■ Aim of the exercise
The listing beneath should be written out in full, exactly as shown.

■ Collected data
#####
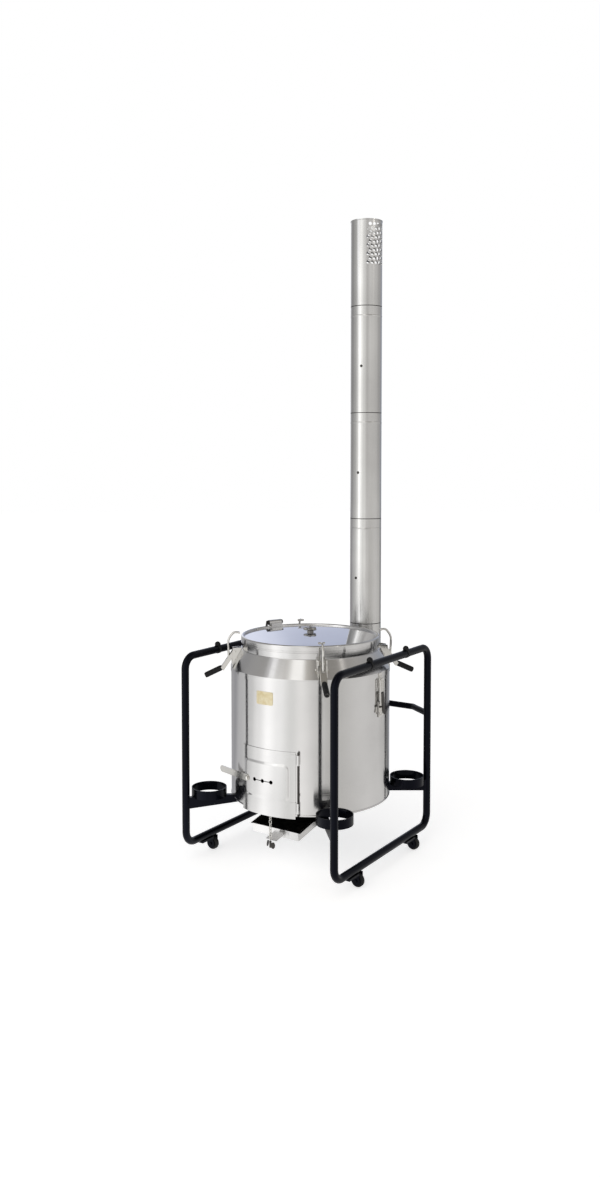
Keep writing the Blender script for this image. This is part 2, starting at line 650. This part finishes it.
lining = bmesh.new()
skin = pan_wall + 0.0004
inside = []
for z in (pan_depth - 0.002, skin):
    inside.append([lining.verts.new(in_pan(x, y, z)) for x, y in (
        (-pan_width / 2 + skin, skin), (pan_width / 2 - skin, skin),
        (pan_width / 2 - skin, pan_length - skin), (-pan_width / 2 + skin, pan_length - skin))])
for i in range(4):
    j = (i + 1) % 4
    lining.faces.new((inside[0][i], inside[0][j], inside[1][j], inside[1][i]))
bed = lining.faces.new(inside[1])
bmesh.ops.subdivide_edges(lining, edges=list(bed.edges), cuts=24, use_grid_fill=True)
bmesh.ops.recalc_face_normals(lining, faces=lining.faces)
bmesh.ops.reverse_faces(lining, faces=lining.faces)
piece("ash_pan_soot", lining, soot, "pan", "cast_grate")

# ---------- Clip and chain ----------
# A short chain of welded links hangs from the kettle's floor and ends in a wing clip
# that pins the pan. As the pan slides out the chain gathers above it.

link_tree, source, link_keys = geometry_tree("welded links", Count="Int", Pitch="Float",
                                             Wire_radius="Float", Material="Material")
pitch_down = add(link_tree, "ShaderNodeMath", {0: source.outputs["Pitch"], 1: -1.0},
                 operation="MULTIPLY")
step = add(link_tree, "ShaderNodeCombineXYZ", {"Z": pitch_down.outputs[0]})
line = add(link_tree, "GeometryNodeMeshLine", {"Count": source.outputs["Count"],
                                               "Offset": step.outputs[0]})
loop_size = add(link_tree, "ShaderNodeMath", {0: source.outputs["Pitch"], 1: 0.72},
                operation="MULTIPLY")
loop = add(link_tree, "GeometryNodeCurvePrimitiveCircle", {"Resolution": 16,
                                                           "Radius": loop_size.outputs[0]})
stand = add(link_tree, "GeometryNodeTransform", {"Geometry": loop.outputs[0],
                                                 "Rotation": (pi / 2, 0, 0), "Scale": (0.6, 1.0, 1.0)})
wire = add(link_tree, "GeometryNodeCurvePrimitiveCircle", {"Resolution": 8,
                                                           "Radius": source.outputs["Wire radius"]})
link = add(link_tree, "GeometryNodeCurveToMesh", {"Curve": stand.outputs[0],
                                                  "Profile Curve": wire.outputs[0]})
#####
■ Complete output
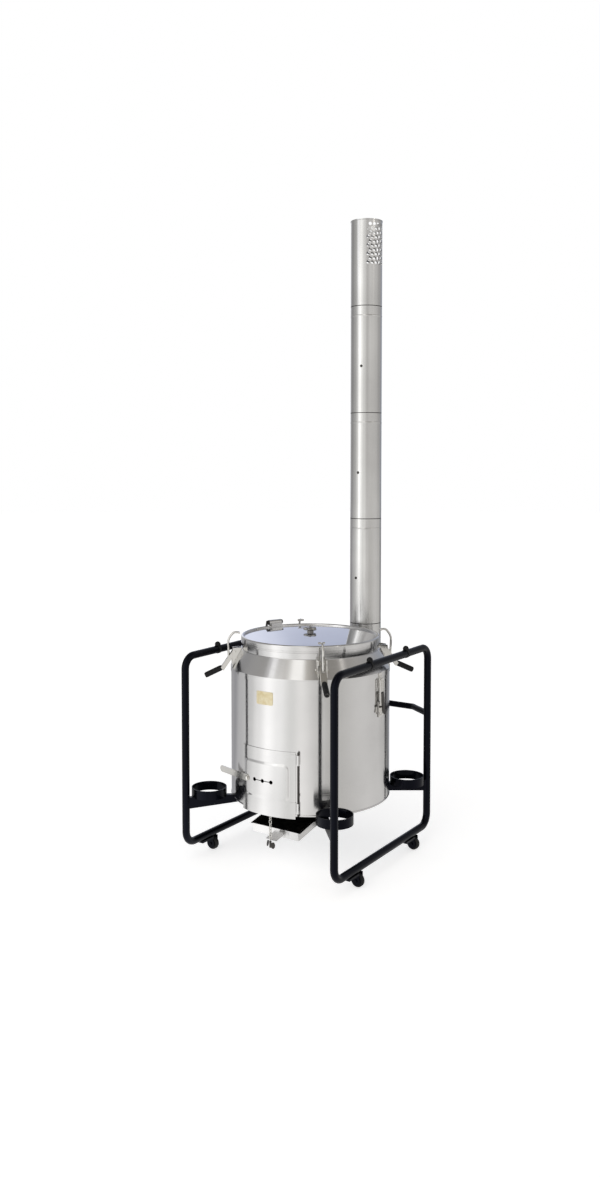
Keep writing the Blender script for this image. This is part 2, starting at line 650. This part finishes it.
lining = bmesh.new()
skin = pan_wall + 0.0004
inside = []
for z in (pan_depth - 0.002, skin):
    inside.append([lining.verts.new(in_pan(x, y, z)) for x, y in (
        (-pan_width / 2 + skin, skin), (pan_width / 2 - skin, skin),
        (pan_width / 2 - skin, pan_length - skin), (-pan_width / 2 + skin, pan_length - skin))])
for i in range(4):
    j = (i + 1) % 4
    lining.faces.new((inside[0][i], inside[0][j], inside[1][j], inside[1][i]))
bed = lining.faces.new(inside[1])
bmesh.ops.subdivide_edges(lining, edges=list(bed.edges), cuts=24, use_grid_fill=True)
bmesh.ops.recalc_face_normals(lining, faces=lining.faces)
bmesh.ops.reverse_faces(lining, faces=lining.faces)
piece("ash_pan_soot", lining, soot, "pan", "cast_grate")

# ---------- Clip and chain ----------
# A short chain of welded links hangs from the kettle's floor and ends in a wing clip
# that pins the pan. As the pan slides out the chain gathers above it.

link_tree, source, link_keys = geometry_tree("welded links", Count="Int", Pitch="Float",
                                             Wire_radius="Float", Material="Material")
pitch_down = add(link_tree, "ShaderNodeMath", {0: source.outputs["Pitch"], 1: -1.0},
                 operation="MULTIPLY")
step = add(link_tree, "ShaderNodeCombineXYZ", {"Z": pitch_down.outputs[0]})
line = add(link_tree, "GeometryNodeMeshLine", {"Count": source.outputs["Count"],
                                               "Offset": step.outputs[0]})
loop_size = add(link_tree, "ShaderNodeMath", {0: source.outputs["Pitch"], 1: 0.72},
                operation="MULTIPLY")
loop = add(link_tree, "GeometryNodeCurvePrimitiveCircle", {"Resolution": 16,
                                                           "Radius": loop_size.outputs[0]})
stand = add(link_tree, "GeometryNodeTransform", {"Geometry": loop.outputs[0],
                                                 "Rotation": (pi / 2, 0, 0), "Scale": (0.6, 1.0, 1.0)})
wire = add(link_tree, "GeometryNodeCurvePrimitiveCircle", {"Resolution": 8,
                                                           "Radius": source.outputs["Wire radius"]})
link = add(link_tree, "GeometryNodeCurveToMesh", {"Curve": stand.outputs[0],
                                                  "Profile Curve": wire.outputs[0]})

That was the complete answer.